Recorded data
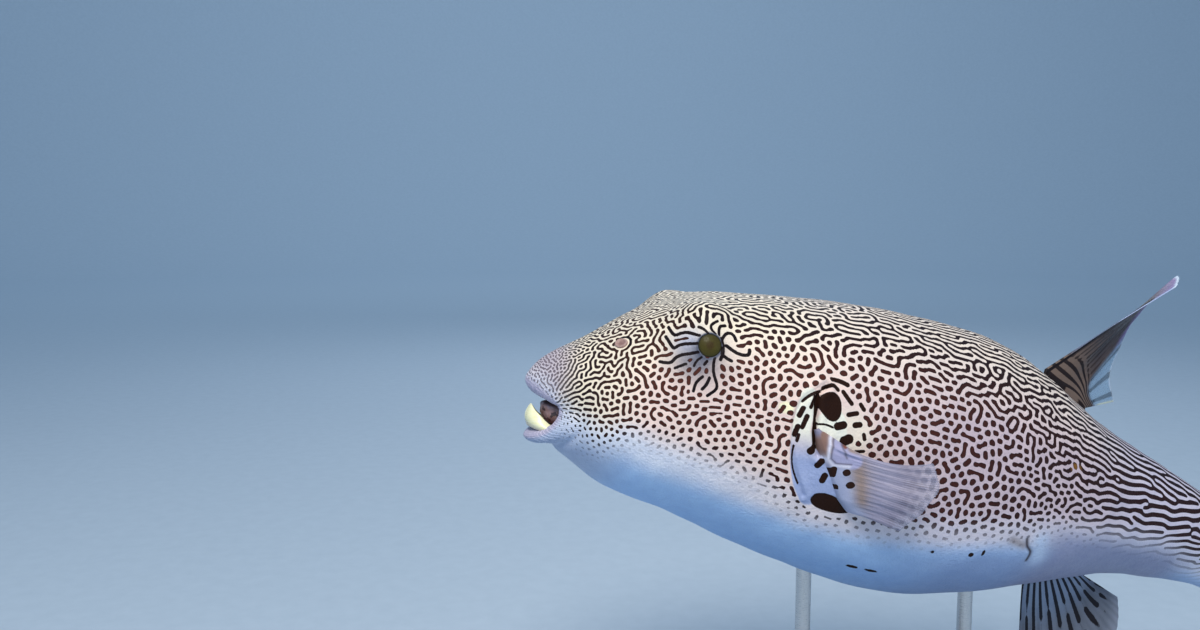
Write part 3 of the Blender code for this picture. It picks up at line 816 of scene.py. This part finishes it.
def marked_material(name, roughness, prickle, prickle_scale, cover=None):
    """Skin or fin: a ground and an ink colour from the mesh, parted by the sharp edge of the marks."""
    m = Nodes(name)
    mark = m.attribute("mark")
    edge = m.math("ADD", mark, m.remap(m.noise(900, 2), 0.3, 0.7, -0.1, 0.1))
    factor = m.math("MULTIPLY", m.remap(edge, -0.16, 0.22, smooth=True), m.attribute("strength"))
    mottle = m.remap(m.noise(140, 4), 0.35, 0.7, 0, 0.35)
    ground = m.blend(mottle, m.attribute("ground", "Color"), (0.7, 0.74, 0.86), "MULTIPLY")
    pores = m.remap(m.cells(950), 0.05, 0.35, 0.88, 1)
    pores = m.add("CombineColor", {"Red": pores, "Green": pores, "Blue": pores}).outputs[0]
    ground = m.blend(1, ground, pores, "MULTIPLY")
    rim = m.blend(0.8, m.attribute("ink", "Color"), (0.01, 0.006, 0.008))
    ink = m.blend(m.remap(mark, 0.2, 0.85, smooth=True), rim, m.attribute("ink", "Color"))
    inputs = {"Alpha": m.math("MAXIMUM", m.attribute(cover), factor)} if cover else {}
    return m.finish(
        ground, (((0.1, 0.11, 0.16), m.attribute("shade")), (ink, factor)),
        ((m.cells(prickle_scale), prickle), (m.noise(260, 5), 0.0003), (factor, -0.00006)),
        (m.noise(420, 3), roughness - 0.07, roughness + 0.09),
        Specular_IOR_Level=m.remap(factor, 0, 1, 0.25, 0.05), Coat_Weight=0.02, Coat_Roughness=0.35, **inputs,
    )


def eye_material():
    m = Nodes("eye_glaze")
    out, streak = m.attribute("out"), m.noise(1500, 4, 0.6)
    layers = (
        ((0.048, 0.042, 0.01), out, 0.1, 0.95),
        ((0.05, 0.038, 0.012), m.noise(160, 2), 0.42, 0.68, 0, 0.7),
        ((0.042, 0.021, 0.01), out, 0.16, 0.46, 0.7, 0, True),
        ((0.11, 0.095, 0.024), streak, 0.45, 0.75, 0, 0.25),
        ((0.012, 0.014, 0.014), out, 0.78, 1, 0, 1, True),
    )
    return m.finish(
        (0.072, 0.06, 0.012), layers, [(streak, 0.00004)], (streak, 0.42, 0.55),
        Specular_IOR_Level=0.1, Coat_Weight=0.06, Coat_Roughness=0.12,
    )


def beak_material():
    m = Nodes("beak_enamel")
    growth = m.noise(700, 4, 0.6, m.stretched((0.35, 0.35, 2.2)))
    layers = (
        ((0.98, 0.97, 0.8), growth, 0.35, 0.65, 0, 0.5),
        ((0.55, 0.46, 0.4), m.attribute("out"), 0, 0.35, 0.75, 0, True),
        ((0.8, 0.72, 0.36), m.noise(120, 3), 0.52, 0.72, 0, 0.35),
    )
    bumps = ((growth, 0.00018), (m.noise(2400, 3), 0.00003))
    rough = (growth, 0.24, 0.36)
    return m.finish((0.97, 0.94, 0.56), layers, bumps, rough, Coat_Weight=0.25, Coat_Roughness=0.15)


def flesh_material():
    m = Nodes("nostril_flesh")
    patch = m.noise(800, 4)
    layers = (((0.34, 0.21, 0.19), patch, 0.35, 0.7), ((0.24, 0.13, 0.12), m.attribute("out")))
    return m.finish((0.5, 0.33, 0.29), layers, [(patch, 0.0003)], (patch, 0.38, 0.5), Coat_Weight=0.1)


def mouth_material():
    m = Nodes("mouth_flesh")
    patch = m.noise(420, 4)
    layers = (
        ((0.52, 0.36, 0.38), patch, 0.35, 0.65),
        ((0.03, 0.018, 0.028), m.noise(260, 2), 0.6, 0.66, 0, 0.85),
        # Painted shade: near black in the gape and over the roof, where out is high.
        ((0.012, 0.006, 0.009), m.attribute("out"), 0.2, 0.9, 0, 0.9),
    )
    bumps, rough = [(patch, 0.0005)], (patch, 0.32, 0.5)
    return m.finish((0.4, 0.205, 0.175), layers, bumps, rough, Coat_Weight=0.25, Coat_Roughness=0.2)


def wood_material():
    m = Nodes("oiled_walnut")
    grain = m.noise(34, 6, 0.62, m.stretched((0.35, 4.5, 4.5)))
    pores = m.noise(420, 3, 0.6, m.stretched((0.08, 3, 3)))
    layers = (((0.16, 0.085, 0.045), grain, 0.32, 0.68), ((0.018, 0.01, 0.007), pores, 0.55, 0.75, 0, 0.7))
    bumps, rough = ((pores, -0.00025), (grain, 0.0003)), (grain, 0.32, 0.46)
    return m.finish((0.045, 0.024, 0.013), layers, bumps, rough, Coat_Weight=0.2, Coat_Roughness=0.2)


def steel_material():
    m = Nodes("brushed_steel")
    brushing = m.noise(260, 4, 0.6, m.stretched((1, 1, 14)))
    layers = [((0.66, 0.67, 0.68), brushing, 0.3, 0.7)]
    return m.finish((0.5, 0.51, 0.53), layers, [(brushing, 0.00006)], (brushing, 0.24, 0.4), Metallic=1)


def floor_material():
    m = Nodes("pale_floor")
    grain = m.noise(60, 3)
    layers = [((0.5, 0.59, 0.69), grain, 0.3, 0.7)]
    return m.finish((0.47, 0.56, 0.66), layers, [(grain, 0.0002)], Roughness=0.65)


# ---- Colours of the skin ----
def painted(base, *layers):
    """The base colours with layers of (colour, share) laid over them in turn."""
    for colour, share in layers:
        base = mix(base, np.array(colour), share[..., None])
    return base


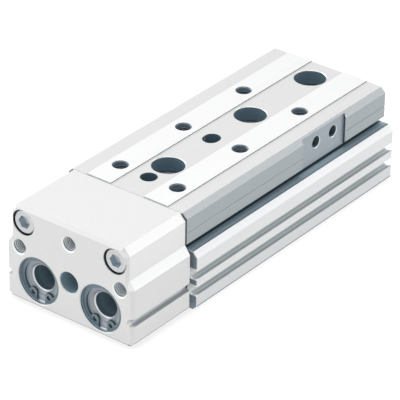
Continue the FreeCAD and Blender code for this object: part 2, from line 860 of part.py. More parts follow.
for side_name, side in sides:
    x = side * bore_x
    save(side_name + "_rod_bearing", rod_bearing(x))
    save(side_name + "_bearing_ring", bearing_ring(x))
    save(side_name + "_rod_seal", rod_seal(x))
    save(side_name + "_bearing_circlip", circlip(x, bore_height, housing_front + circlip_setback, seat_bore))
    save(side_name + "_front_buffer", front_buffer(x))
    save(side_name + "_rear_buffer", rear_buffer(x))
    save(side_name + "_end_cap", end_cap(x))
    save(side_name + "_end_cap_ring", end_cap_ring(x))
    rear_circlip = housing_back - circlip_setback - circlip_thickness
    save(side_name + "_end_cap_circlip", circlip(x, bore_height, rear_circlip, seat_bore))
    save(side_name + "_yoke_circlip", circlip(x, bore_height, yoke_front + circlip_setback, head_bore))
    save(side_name + "_retaining_washer", retaining_washer(x))
    save(side_name + "_rod_head", rod_head(x))
    save(side_name + "_float_ring", float_ring(x))
    save(side_name + "_piston_rod", piston_rod(x))
    save(side_name + "_piston", piston(x))
    save(side_name + "_front_piston_seal", piston_band(x, 0))
    save(side_name + "_magnet", piston_band(x, 1))
    save(side_name + "_guide_band", piston_band(x, 2))
    save(side_name + "_rear_piston_seal", piston_band(x, 3))
    save(side_name + "_ball_cage", ball_cage(side))
    save(side_name + "_balls", balls(side))
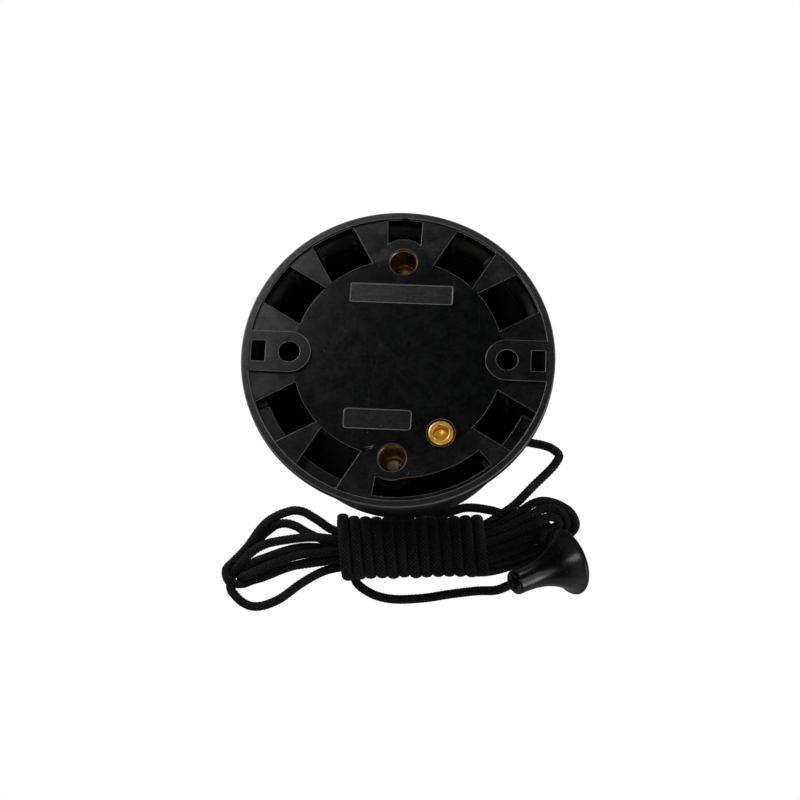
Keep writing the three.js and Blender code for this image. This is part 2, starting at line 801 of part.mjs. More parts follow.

WRITTEN TASK:
All of the entries above need to be reproduced exactly.

EXERCISE OUTPUT:
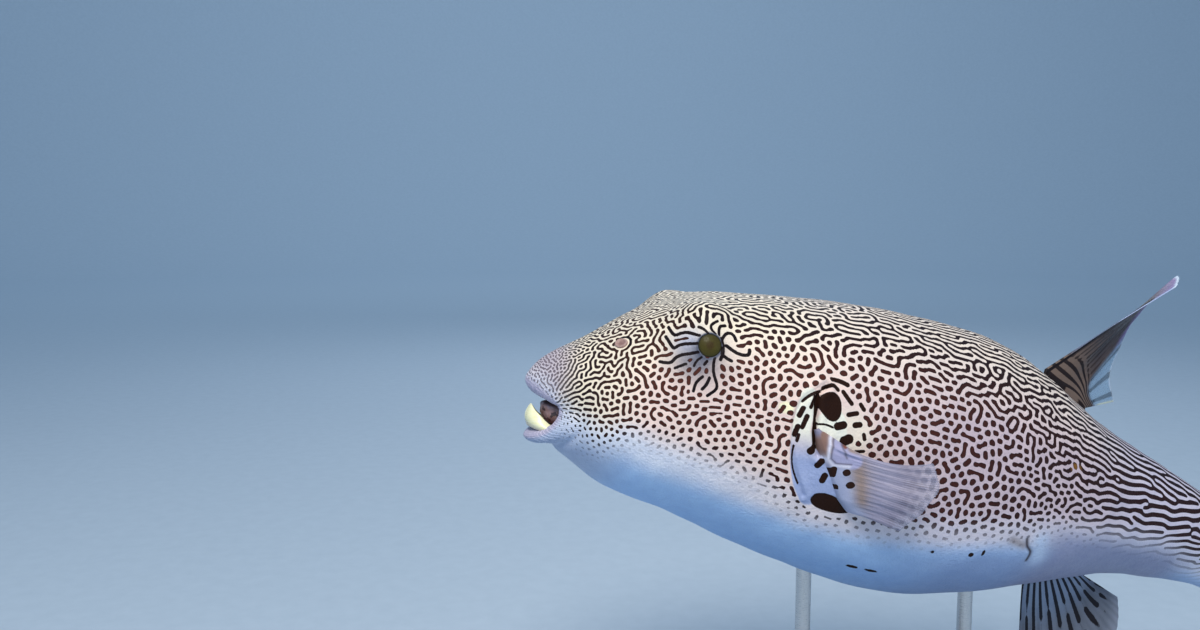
Write part 3 of the Blender code for this picture. It picks up at line 816 of scene.py. This part finishes it.
def marked_material(name, roughness, prickle, prickle_scale, cover=None):
    """Skin or fin: a ground and an ink colour from the mesh, parted by the sharp edge of the marks."""
    m = Nodes(name)
    mark = m.attribute("mark")
    edge = m.math("ADD", mark, m.remap(m.noise(900, 2), 0.3, 0.7, -0.1, 0.1))
    factor = m.math("MULTIPLY", m.remap(edge, -0.16, 0.22, smooth=True), m.attribute("strength"))
    mottle = m.remap(m.noise(140, 4), 0.35, 0.7, 0, 0.35)
    ground = m.blend(mottle, m.attribute("ground", "Color"), (0.7, 0.74, 0.86), "MULTIPLY")
    pores = m.remap(m.cells(950), 0.05, 0.35, 0.88, 1)
    pores = m.add("CombineColor", {"Red": pores, "Green": pores, "Blue": pores}).outputs[0]
    ground = m.blend(1, ground, pores, "MULTIPLY")
    rim = m.blend(0.8, m.attribute("ink", "Color"), (0.01, 0.006, 0.008))
    ink = m.blend(m.remap(mark, 0.2, 0.85, smooth=True), rim, m.attribute("ink", "Color"))
    inputs = {"Alpha": m.math("MAXIMUM", m.attribute(cover), factor)} if cover else {}
    return m.finish(
        ground, (((0.1, 0.11, 0.16), m.attribute("shade")), (ink, factor)),
        ((m.cells(prickle_scale), prickle), (m.noise(260, 5), 0.0003), (factor, -0.00006)),
        (m.noise(420, 3), roughness - 0.07, roughness + 0.09),
        Specular_IOR_Level=m.remap(factor, 0, 1, 0.25, 0.05), Coat_Weight=0.02, Coat_Roughness=0.35, **inputs,
    )


def eye_material():
    m = Nodes("eye_glaze")
    out, streak = m.attribute("out"), m.noise(1500, 4, 0.6)
    layers = (
        ((0.048, 0.042, 0.01), out, 0.1, 0.95),
        ((0.05, 0.038, 0.012), m.noise(160, 2), 0.42, 0.68, 0, 0.7),
        ((0.042, 0.021, 0.01), out, 0.16, 0.46, 0.7, 0, True),
        ((0.11, 0.095, 0.024), streak, 0.45, 0.75, 0, 0.25),
        ((0.012, 0.014, 0.014), out, 0.78, 1, 0, 1, True),
    )
    return m.finish(
        (0.072, 0.06, 0.012), layers, [(streak, 0.00004)], (streak, 0.42, 0.55),
        Specular_IOR_Level=0.1, Coat_Weight=0.06, Coat_Roughness=0.12,
    )


def beak_material():
    m = Nodes("beak_enamel")
    growth = m.noise(700, 4, 0.6, m.stretched((0.35, 0.35, 2.2)))
    layers = (
        ((0.98, 0.97, 0.8), growth, 0.35, 0.65, 0, 0.5),
        ((0.55, 0.46, 0.4), m.attribute("out"), 0, 0.35, 0.75, 0, True),
        ((0.8, 0.72, 0.36), m.noise(120, 3), 0.52, 0.72, 0, 0.35),
    )
    bumps = ((growth, 0.00018), (m.noise(2400, 3), 0.00003))
    rough = (growth, 0.24, 0.36)
    return m.finish((0.97, 0.94, 0.56), layers, bumps, rough, Coat_Weight=0.25, Coat_Roughness=0.15)


def flesh_material():
    m = Nodes("nostril_flesh")
    patch = m.noise(800, 4)
    layers = (((0.34, 0.21, 0.19), patch, 0.35, 0.7), ((0.24, 0.13, 0.12), m.attribute("out")))
    return m.finish((0.5, 0.33, 0.29), layers, [(patch, 0.0003)], (patch, 0.38, 0.5), Coat_Weight=0.1)


def mouth_material():
    m = Nodes("mouth_flesh")
    patch = m.noise(420, 4)
    layers = (
        ((0.52, 0.36, 0.38), patch, 0.35, 0.65),
        ((0.03, 0.018, 0.028), m.noise(260, 2), 0.6, 0.66, 0, 0.85),
        # Painted shade: near black in the gape and over the roof, where out is high.
        ((0.012, 0.006, 0.009), m.attribute("out"), 0.2, 0.9, 0, 0.9),
    )
    bumps, rough = [(patch, 0.0005)], (patch, 0.32, 0.5)
    return m.finish((0.4, 0.205, 0.175), layers, bumps, rough, Coat_Weight=0.25, Coat_Roughness=0.2)


def wood_material():
    m = Nodes("oiled_walnut")
    grain = m.noise(34, 6, 0.62, m.stretched((0.35, 4.5, 4.5)))
    pores = m.noise(420, 3, 0.6, m.stretched((0.08, 3, 3)))
    layers = (((0.16, 0.085, 0.045), grain, 0.32, 0.68), ((0.018, 0.01, 0.007), pores, 0.55, 0.75, 0, 0.7))
    bumps, rough = ((pores, -0.00025), (grain, 0.0003)), (grain, 0.32, 0.46)
    return m.finish((0.045, 0.024, 0.013), layers, bumps, rough, Coat_Weight=0.2, Coat_Roughness=0.2)


def steel_material():
    m = Nodes("brushed_steel")
    brushing = m.noise(260, 4, 0.6, m.stretched((1, 1, 14)))
    layers = [((0.66, 0.67, 0.68), brushing, 0.3, 0.7)]
    return m.finish((0.5, 0.51, 0.53), layers, [(brushing, 0.00006)], (brushing, 0.24, 0.4), Metallic=1)


def floor_material():
    m = Nodes("pale_floor")
    grain = m.noise(60, 3)
    layers = [((0.5, 0.59, 0.69), grain, 0.3, 0.7)]
    return m.finish((0.47, 0.56, 0.66), layers, [(grain, 0.0002)], Roughness=0.65)


# ---- Colours of the skin ----
def painted(base, *layers):
    """The base colours with layers of (colour, share) laid over them in turn."""
    for colour, share in layers:
        base = mix(base, np.array(colour), share[..., None])
    return base


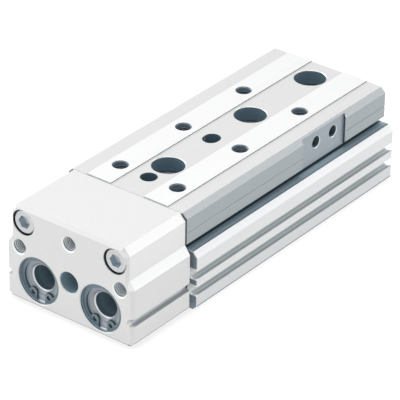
Continue the FreeCAD and Blender code for this object: part 2, from line 860 of part.py. More parts follow.
for side_name, side in sides:
    x = side * bore_x
    save(side_name + "_rod_bearing", rod_bearing(x))
    save(side_name + "_bearing_ring", bearing_ring(x))
    save(side_name + "_rod_seal", rod_seal(x))
    save(side_name + "_bearing_circlip", circlip(x, bore_height, housing_front + circlip_setback, seat_bore))
    save(side_name + "_front_buffer", front_buffer(x))
    save(side_name + "_rear_buffer", rear_buffer(x))
    save(side_name + "_end_cap", end_cap(x))
    save(side_name + "_end_cap_ring", end_cap_ring(x))
    rear_circlip = housing_back - circlip_setback - circlip_thickness
    save(side_name + "_end_cap_circlip", circlip(x, bore_height, rear_circlip, seat_bore))
    save(side_name + "_yoke_circlip", circlip(x, bore_height, yoke_front + circlip_setback, head_bore))
    save(side_name + "_retaining_washer", retaining_washer(x))
    save(side_name + "_rod_head", rod_head(x))
    save(side_name + "_float_ring", float_ring(x))
    save(side_name + "_piston_rod", piston_rod(x))
    save(side_name + "_piston", piston(x))
    save(side_name + "_front_piston_seal", piston_band(x, 0))
    save(side_name + "_magnet", piston_band(x, 1))
    save(side_name + "_guide_band", piston_band(x, 2))
    save(side_name + "_rear_piston_seal", piston_band(x, 3))
    save(side_name + "_ball_cage", ball_cage(side))
    save(side_name + "_balls", balls(side))
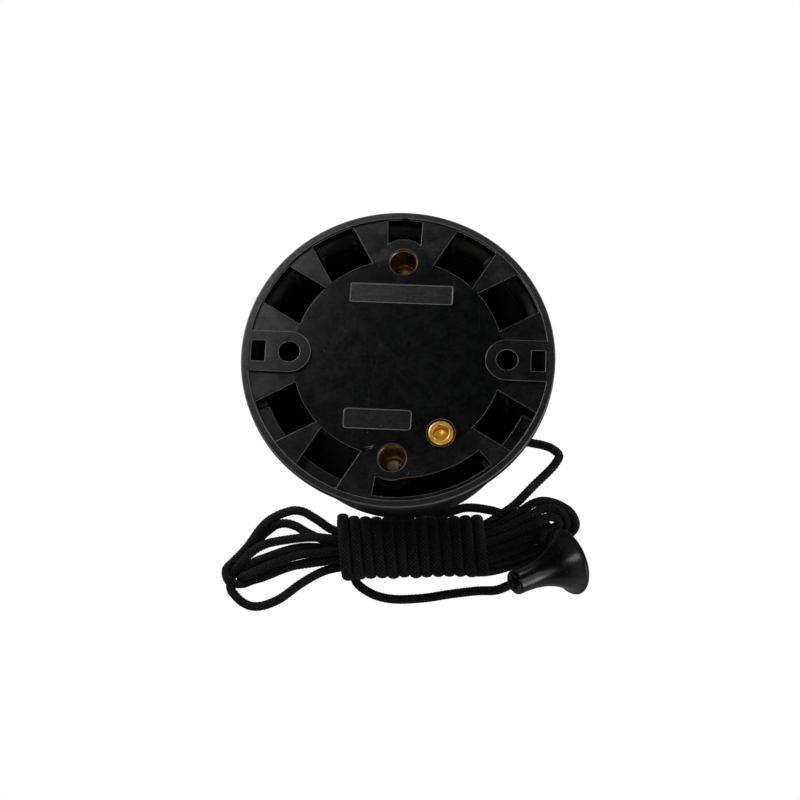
Keep writing the three.js and Blender code for this image. This is part 2, starting at line 801 of part.mjs. More parts follow.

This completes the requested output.